The concepts of scarcity, choice, and opportunity cost are at the heart of economics. A good is scarce if the choice of one alternative requires that another be given up. The existence of alternative uses forces us to make choices. The opportunity cost of any choice is the value of the best alternative forgone in making it.
Video: I, Pencil
Needs vs. Wants
Consumers may use the terms “needs” and “wants” interchangeably and not realize the subtle differences between them. Needs are a basic requirement for survival and include: food, clothing, and shelter. Wants are a way of expressing those needs. To satisfy the “need” for food, a person may express it as a “want”. For example: I need food, I want pizza. I need clothing, I want Nike tennis shoes. I need shelter, I want to live in a mansion.
There is no such thing as a free lunch!
Resources are limited and everything we do has some cost. The idea of “Buy One, Get One Free” is not actually correct; someone must pay for “the free” one. The cost of the “free” item will get passed on to someone else. For example, if a restaurant is giving away “free appetizers” then the business will need to recover these costs by passing the charges on to other customers by raising prices. Therefore the idea that “there is no such thing as a free lunch” is another way to say that the consumer may not always be getting the great deal that he thinks he is getting because someone always has to pay for the production in the end.
Self Check Questions
What is scarcity? Can you think of two causes of scarcity?
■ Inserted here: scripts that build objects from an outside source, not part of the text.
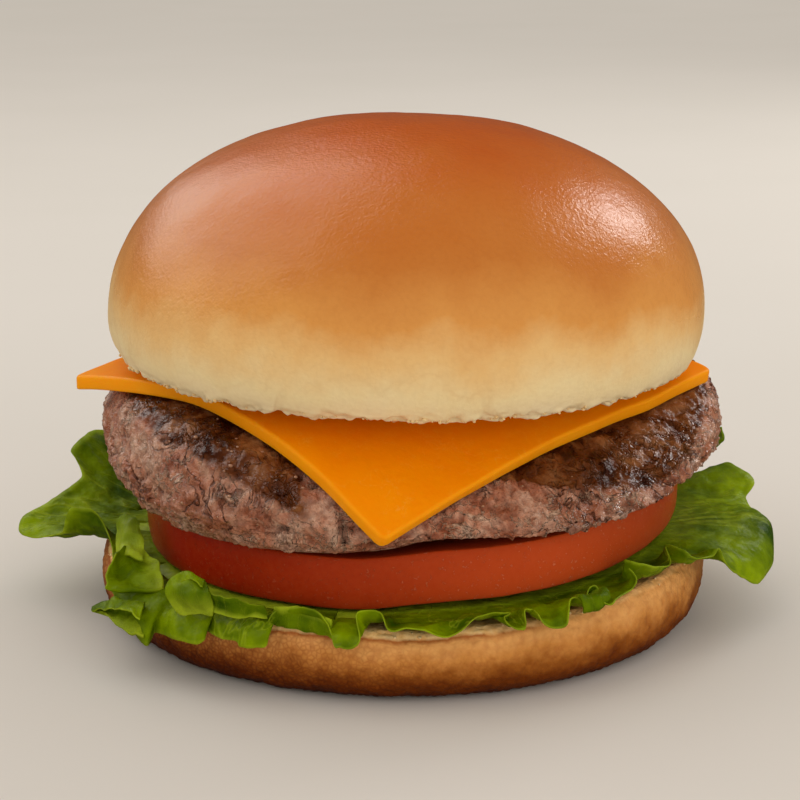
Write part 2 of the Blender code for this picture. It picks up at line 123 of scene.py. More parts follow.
# The leaf's edge, clockwise from the right: azimuth in degrees (0 is right, -90 is the front),
# reach and height in millimetres. Arches stand up, lobes hang over the heel's rim.
FRILL = [
    # the big lobe on the right
    (30, 63, 17), (24, 63.5, 17), (20, 65, 17.5), (18, 66.5, 20), (17, 68, 21.5), (15, 69.5, 21),
    (13, 71, 20), (11, 71, 18.5), (9, 68.5, 17), (6, 68.5, 16), (2, 70, 15),
    (-2, 70.5, 14), (-7, 70.5, 12.5), (-12, 70, 10.5), (-17, 68, 9), (-20, 66, 12),
    (-26, 64.5, 16), (-28, 64, 19), (-30, 63.5, 18), (-34, 62, 19), (-35, 60.5, 20.5),
    # the ruffles of the right front
    (-33.5, 56, 20.5), (-36, 58.5, 18.5), (-40, 59.5, 19), (-45, 59.5, 20.5), (-46.5, 58, 21),
    (-47, 56, 21), (-46.5, 58, 19), (-47, 59, 18), (-49.5, 60, 17), (-53, 61, 17),
    (-55.5, 62, 16.5), (-56.5, 61, 17), (-56, 59.5, 17.5), (-55.5, 58, 18.5), (-57, 58, 18.5),
    (-58.5, 59.5, 17.5), (-58, 61, 16), (-59.5, 60, 17), (-60, 58.5, 17.5), (-61.5, 59, 17.5),
    (-63, 61, 16), (-64, 62, 14.5), (-66, 62, 14.5), (-67.5, 61, 15), (-68, 59.5, 16.5),
    (-68, 57.5, 16.5), (-69.5, 58, 16.5), (-70.5, 61, 15), (-71.5, 62, 14.5), (-73, 61, 15),
    # the front
    (-73.5, 59, 16), (-72, 57.5, 16.5), (-74.5, 57.5, 16.5), (-78, 58.5, 16.5), (-81, 61, 15.5),
    (-84, 62, 15), (-87, 61, 15.5), (-89.5, 60, 15.5), (-92.5, 60, 15), (-94, 57, 17),
    (-96, 57, 17.5), (-98, 58, 17), (-97, 61.5, 14), (-98, 62, 12.5), (-100, 62, 12.5),
    (-101, 61.5, 12.5), (-102, 59.5, 14), (-103, 58, 15.5), (-105, 57, 17),
    (-107.5, 56.5, 17), (-111, 56.5, 16.5), (-113, 57.5, 15.5), (-113, 59.5, 13.5),
    (-112, 62, 11.5), (-114, 62, 11), (-116.5, 62, 11), (-117.5, 61.5, 11.5),
    # the left front
    (-120.5, 61, 11), (-123, 60.5, 11), (-124.5, 60, 11), (-123.5, 62, 10), (-124.5, 63, 9),
    (-127.5, 63, 9), (-132, 62, 9), (-135, 61.5, 8.5), (-135, 62.5, 7.5), (-134.5, 64, 7),
    (-137, 64, 8), (-140, 63.5, 9), (-143.5, 63, 10.5), (-146, 62, 11.5), (-149, 61.5, 12.5),
    (-151, 60.5, 13.5), (-154, 59, 14.5), (-157, 58, 15), (-161, 57, 15.5), (-163, 57, 17),
    # the long arm on the left, and the lobe above it
    (-166, 58, 19.5), (-168, 60, 21.5), (-169, 62, 21.5), (-169.5, 63.5, 21), (-170.5, 64.5, 19),
    (-171.5, 65, 17), (-172.5, 65.5, 15.5), (-174.5, 67, 14.5), (-176.5, 68.5, 13.5), (-178.5, 70.5, 12.5),
    (-180, 74, 12.5), (-182, 75, 13), (-183, 74.5, 14.5), (-185, 73, 15), (-187, 70.5, 16),
    (-190, 68, 17.5), (-193, 66, 19.5), (-195, 67, 21), (-196, 68.5, 22.5), (-197, 70, 24),
    (-200, 69, 26), (-202, 68.5, 26.5), (-205, 67, 26), (-207, 66, 24.5), (-211, 62, 20),
]
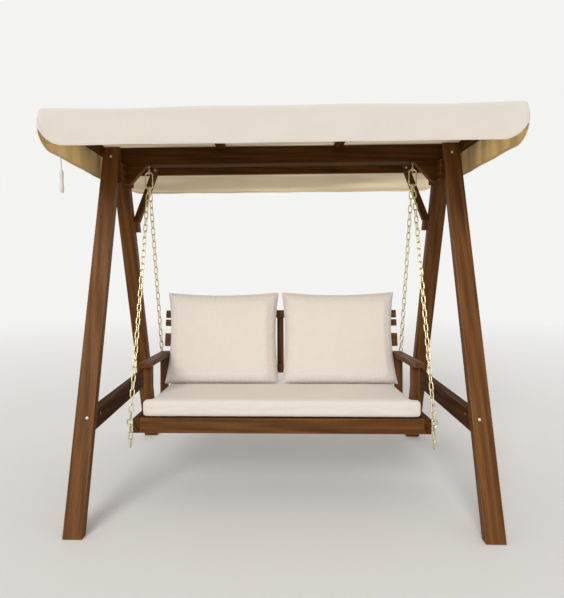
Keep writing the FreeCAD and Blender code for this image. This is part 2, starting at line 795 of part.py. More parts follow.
def chains():
    """A chain from each hook to each of its two eyes, turning a quarter on its way down."""
    wire = size("chain_wire")
    gap = size("chain_gap")
    seat = frame_placement("seat")
    hook_reach = (size("hook_wire") + wire) / 2 + gap
    ring_reach = (size("ring_wire") + wire) / 2 + gap
    ring_bend = (size("ring_outer") - size("ring_wire")) / 2
    ring_up = seat.Rotation.multVec(UP) * ring_bend
    bar_height = size("pivot_height") - size("hook_height") + size("hook_wire")
    for end, side, sign, point, out in ring_spots():
        centre = seat.multVec(point + out * (size("ring_outer") / 2))
        outwards = 1 if end == "front" else -1
        bar = Vector(sign * (size("hang_half_span") + size("chain_offset") * outwards), 0, bar_height)
        line = centre + ring_up - bar
        down = Vector(line).normalize()
        span = line.Length + hook_reach + ring_reach
        odd = 0 if end == "front" else 1
        count = 2 * round((span / size("chain_pitch") - odd) / 2) + odd
        inner = (span - wire + (count - 1) * gap) / count
        link = chain_link(inner)
        half_link = (inner + wire) / 2
        turns = []
        for i in range(count):
            twist = min(1, i / size("twist_links")) + max(0, 1 - (count - 1 - i) / size("twist_links"))
            turns.append(90 * i + 45 * twist)
        first = bar + down * (half_link - hook_reach)
        hang_links(f"chain_{end}_{side}", link, first, down, inner - gap, turns)
        print(end, side, "links", count, "inner length", round(inner, 2))
        if end == "front":
            ring_low = centre - ring_up
            tail_first = ring_low + UP * (ring_reach - half_link)
            tail_turns = [90 * i for i in range(int(size("tail_links")))]
            hang_links(f"chain_tail_{side}", link, tail_first, -UP, inner - gap, tail_turns)
            pivot = tail_first + UP * (half_link - (size("chain_width") - wire) / 2)
            print("tail pivot", side, [round(c, 2) for c in pivot])


# seat, arms and back

def seat_frame():
    """Front, rear and side rails, bearers between them and slats across."""
    front = rectangle("0", "0", "front_rail_thickness", "seat_rail_height")
    rear = rectangle("rear_rail_place", "0", "rear_rail_place + front_rail_thickness", "seat_rail_height")
    side_face = rectangle("0", "0", "seat_rail_length", "seat_rail_height")
    bearer = rectangle("front_rail_thickness", "bearer_low", "rear_rail_place", "slat_low")
    board("seat_front_rail", "YZ", front, "-seat_half_width", "2 * seat_half_width", "seat")
    board("seat_rear_rail", "YZ", rear, "-seat_half_width", "2 * seat_half_width", "seat")
    for side, sign in SIDES:
        start = "-seat_outer" if sign < 0 else "seat_half_width"
        board(f"seat_side_rail_{side}", "YZ", side_face, start, "seat_side_thickness", "seat")
        for place in ("outer_bearer_side", "inner_bearer_side"):
            start = f"{sign} * {place} - bearer_width / 2"
            board("seat_bearers", "YZ", bearer, start, "bearer_width", "seat")
    for i in range(int(size("slat_count"))):
        near = f"slat_start + {i} * slat_step"
        slat = rectangle(near, "slat_low", near + " + slat_width", "slat_top")
        board("seat_slats", "YZ", slat, "-slat_reach", "2 * slat_reach", "seat")


def arms():
    """Two posts a side, inside the side rails, with an armrest laid on them."""
    for side, sign in SIDES:
        way = "-" if sign < 0 else ""
        start = "-seat_half_width" if sign < 0 else "post_inner"
        for place in ("front_post_place", "rear_post_place"):
            post = rectangle(place, "post_foot", place + " + post_depth", "arm_low")
            board("arm_posts", "YZ", post, start, "post_width", "seat")
        corners = [
            (way + "(arm_inner + arm_chamfer)", "arm_front"),
            (way + "arm_outer", "arm_front"),
            (way + "arm_outer", "arm_end"),
            (way + "arm_inner", "arm_end"),
            (way + "arm_inner", "arm_front + arm_chamfer"),
        ]
        board(f"armrest_{side}", "XY", corners, "arm_low", "arm_thickness", "seat")


SLAT_ROWS = [
    ("upper_slat_foot", "narrow_slat_height", "back_half_width"),
    ("wide_slat_foot", "wide_slat_height", "back_half_width"),
    ("lower_slat_foot", "narrow_slat_height", "low_back_half_width"),
]
RAIL_ROWS = [
    ("top_rail_foot", "back_rail_height", "back_half_width"),
    ("low_rail_foot", "back_rail_height", "low_back_half_width"),
]
STILE_SIDES = [(sign, name) for _, sign in SIDES for name in ("outer_stile_side", "inner_stile_side")]


def back():
    """Five stiles with rails and slats on their front, the low ones short of the chains."""
    tall = rectangle("0", "0", "stile_thickness", "back_height")
    for sign, place in STILE_SIDES:
        board("back_stiles", "YZ", tall, f"{sign} * {place} - stile_width / 2", "stile_width", "back")
    short = rectangle("0", "low_rail_foot", "stile_thickness", "back_height")
    board("back_stiles", "YZ", short, "-stile_width / 2", "stile_width", "back")
    for node, (foot, height, reach) in zip(("back_top_rail", "back_bottom_rail"), RAIL_ROWS):
        face = rectangle("-back_board_thickness", foot, "0", f"{foot} + {height}")
        board(node, "YZ", face, f"-{reach}", f"2 * {reach}", "back")
    for foot, height, reach in SLAT_ROWS:
        face = rectangle("-back_board_thickness", foot, "0", f"{foot} + {height}")
        for _, sign in SIDES:
            start = f"-{reach}" if sign < 0 else "slats_inner"
            board("back_slats", "YZ", face, start, f"{reach} - slats_inner", "back")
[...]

2. What are the three basic questions that must be asked in relation to economics?
3. List three examples of goods or services that are not scarce.
4. How does scarcity affect you and your life? Provide at least three examples of items that you have had to do without because of limited resources. How did you adjust to this situation? Were you able to find suitable substitutions?
5. Explain the concept of opportunity cost. Explain how opportunity cost affects choices that you make in your own life.